Write out each line exactly as it stands, please.
^^^^^^^^
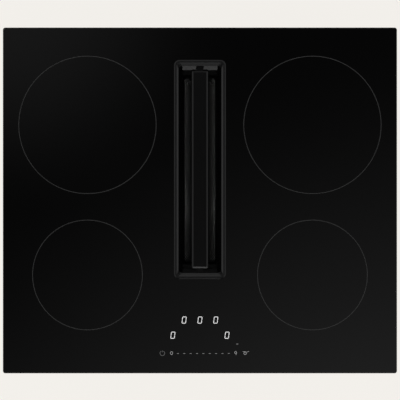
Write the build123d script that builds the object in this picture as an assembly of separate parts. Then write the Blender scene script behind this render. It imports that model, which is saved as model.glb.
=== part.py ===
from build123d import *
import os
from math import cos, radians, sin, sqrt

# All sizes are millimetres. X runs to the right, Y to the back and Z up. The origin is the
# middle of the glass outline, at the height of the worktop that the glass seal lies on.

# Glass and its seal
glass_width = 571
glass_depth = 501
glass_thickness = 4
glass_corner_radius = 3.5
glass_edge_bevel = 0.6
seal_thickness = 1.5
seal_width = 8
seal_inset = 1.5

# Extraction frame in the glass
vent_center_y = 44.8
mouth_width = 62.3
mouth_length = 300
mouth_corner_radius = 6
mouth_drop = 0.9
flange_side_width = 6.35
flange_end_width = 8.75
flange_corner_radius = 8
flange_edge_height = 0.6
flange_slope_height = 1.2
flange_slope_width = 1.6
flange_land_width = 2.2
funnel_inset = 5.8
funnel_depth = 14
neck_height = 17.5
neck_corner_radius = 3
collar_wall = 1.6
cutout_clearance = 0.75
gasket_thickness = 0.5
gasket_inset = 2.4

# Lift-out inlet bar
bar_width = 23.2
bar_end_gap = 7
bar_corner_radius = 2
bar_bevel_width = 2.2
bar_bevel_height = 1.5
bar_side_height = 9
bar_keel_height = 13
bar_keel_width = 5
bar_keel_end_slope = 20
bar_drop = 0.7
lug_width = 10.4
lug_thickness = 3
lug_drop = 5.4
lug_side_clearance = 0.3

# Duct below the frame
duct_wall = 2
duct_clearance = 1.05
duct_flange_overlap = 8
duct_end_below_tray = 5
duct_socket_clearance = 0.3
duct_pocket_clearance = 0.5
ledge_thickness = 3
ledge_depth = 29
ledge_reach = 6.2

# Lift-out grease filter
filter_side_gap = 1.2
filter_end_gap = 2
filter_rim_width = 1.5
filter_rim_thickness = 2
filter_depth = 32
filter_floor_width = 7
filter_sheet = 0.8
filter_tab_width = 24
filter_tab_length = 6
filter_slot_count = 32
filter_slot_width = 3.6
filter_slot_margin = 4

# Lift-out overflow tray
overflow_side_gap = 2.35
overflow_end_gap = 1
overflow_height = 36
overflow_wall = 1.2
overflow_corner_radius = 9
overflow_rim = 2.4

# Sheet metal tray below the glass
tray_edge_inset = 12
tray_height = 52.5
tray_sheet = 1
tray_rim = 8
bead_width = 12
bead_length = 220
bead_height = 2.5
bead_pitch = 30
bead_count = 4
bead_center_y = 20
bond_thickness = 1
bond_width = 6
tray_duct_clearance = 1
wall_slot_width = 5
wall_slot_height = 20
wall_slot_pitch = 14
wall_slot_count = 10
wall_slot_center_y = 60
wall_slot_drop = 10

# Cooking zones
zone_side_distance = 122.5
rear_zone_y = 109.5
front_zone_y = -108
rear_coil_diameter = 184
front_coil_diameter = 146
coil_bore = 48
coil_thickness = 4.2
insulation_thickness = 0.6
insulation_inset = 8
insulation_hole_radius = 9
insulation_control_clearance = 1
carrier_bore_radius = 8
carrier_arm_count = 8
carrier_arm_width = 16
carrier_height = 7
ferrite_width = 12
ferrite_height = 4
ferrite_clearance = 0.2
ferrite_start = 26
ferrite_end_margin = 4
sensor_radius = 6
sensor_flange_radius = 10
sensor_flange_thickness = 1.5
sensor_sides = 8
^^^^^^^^
**Correct output**
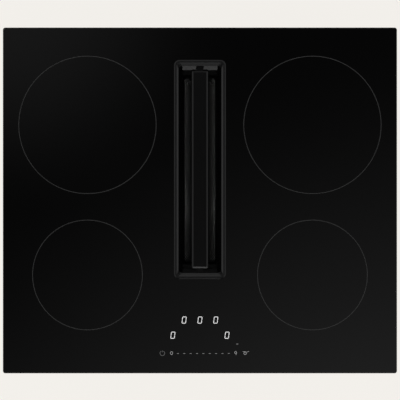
Write the build123d script that builds the object in this picture as an assembly of separate parts. Then write the Blender scene script behind this render. It imports that model, which is saved as model.glb.
=== part.py ===
from build123d import *
import os
from math import cos, radians, sin, sqrt

# All sizes are millimetres. X runs to the right, Y to the back and Z up. The origin is the
# middle of the glass outline, at the height of the worktop that the glass seal lies on.

# Glass and its seal
glass_width = 571
glass_depth = 501
glass_thickness = 4
glass_corner_radius = 3.5
glass_edge_bevel = 0.6
seal_thickness = 1.5
seal_width = 8
seal_inset = 1.5

# Extraction frame in the glass
vent_center_y = 44.8
mouth_width = 62.3
mouth_length = 300
mouth_corner_radius = 6
mouth_drop = 0.9
flange_side_width = 6.35
flange_end_width = 8.75
flange_corner_radius = 8
flange_edge_height = 0.6
flange_slope_height = 1.2
flange_slope_width = 1.6
flange_land_width = 2.2
funnel_inset = 5.8
funnel_depth = 14
neck_height = 17.5
neck_corner_radius = 3
collar_wall = 1.6
cutout_clearance = 0.75
gasket_thickness = 0.5
gasket_inset = 2.4

# Lift-out inlet bar
bar_width = 23.2
bar_end_gap = 7
bar_corner_radius = 2
bar_bevel_width = 2.2
bar_bevel_height = 1.5
bar_side_height = 9
bar_keel_height = 13
bar_keel_width = 5
bar_keel_end_slope = 20
bar_drop = 0.7
lug_width = 10.4
lug_thickness = 3
lug_drop = 5.4
lug_side_clearance = 0.3

# Duct below the frame
duct_wall = 2
duct_clearance = 1.05
duct_flange_overlap = 8
duct_end_below_tray = 5
duct_socket_clearance = 0.3
duct_pocket_clearance = 0.5
ledge_thickness = 3
ledge_depth = 29
ledge_reach = 6.2

# Lift-out grease filter
filter_side_gap = 1.2
filter_end_gap = 2
filter_rim_width = 1.5
filter_rim_thickness = 2
filter_depth = 32
filter_floor_width = 7
filter_sheet = 0.8
filter_tab_width = 24
filter_tab_length = 6
filter_slot_count = 32
filter_slot_width = 3.6
filter_slot_margin = 4

# Lift-out overflow tray
overflow_side_gap = 2.35
overflow_end_gap = 1
overflow_height = 36
overflow_wall = 1.2
overflow_corner_radius = 9
overflow_rim = 2.4

# Sheet metal tray below the glass
tray_edge_inset = 12
tray_height = 52.5
tray_sheet = 1
tray_rim = 8
bead_width = 12
bead_length = 220
bead_height = 2.5
bead_pitch = 30
bead_count = 4
bead_center_y = 20
bond_thickness = 1
bond_width = 6
tray_duct_clearance = 1
wall_slot_width = 5
wall_slot_height = 20
wall_slot_pitch = 14
wall_slot_count = 10
wall_slot_center_y = 60
wall_slot_drop = 10

# Cooking zones
zone_side_distance = 122.5
rear_zone_y = 109.5
front_zone_y = -108
rear_coil_diameter = 184
front_coil_diameter = 146
coil_bore = 48
coil_thickness = 4.2
insulation_thickness = 0.6
insulation_inset = 8
insulation_hole_radius = 9
insulation_control_clearance = 1
carrier_bore_radius = 8
carrier_arm_count = 8
carrier_arm_width = 16
carrier_height = 7
ferrite_width = 12
ferrite_height = 4
ferrite_clearance = 0.2
ferrite_start = 26
ferrite_end_margin = 4
sensor_radius = 6
sensor_flange_radius = 10
sensor_flange_thickness = 1.5
sensor_sides = 8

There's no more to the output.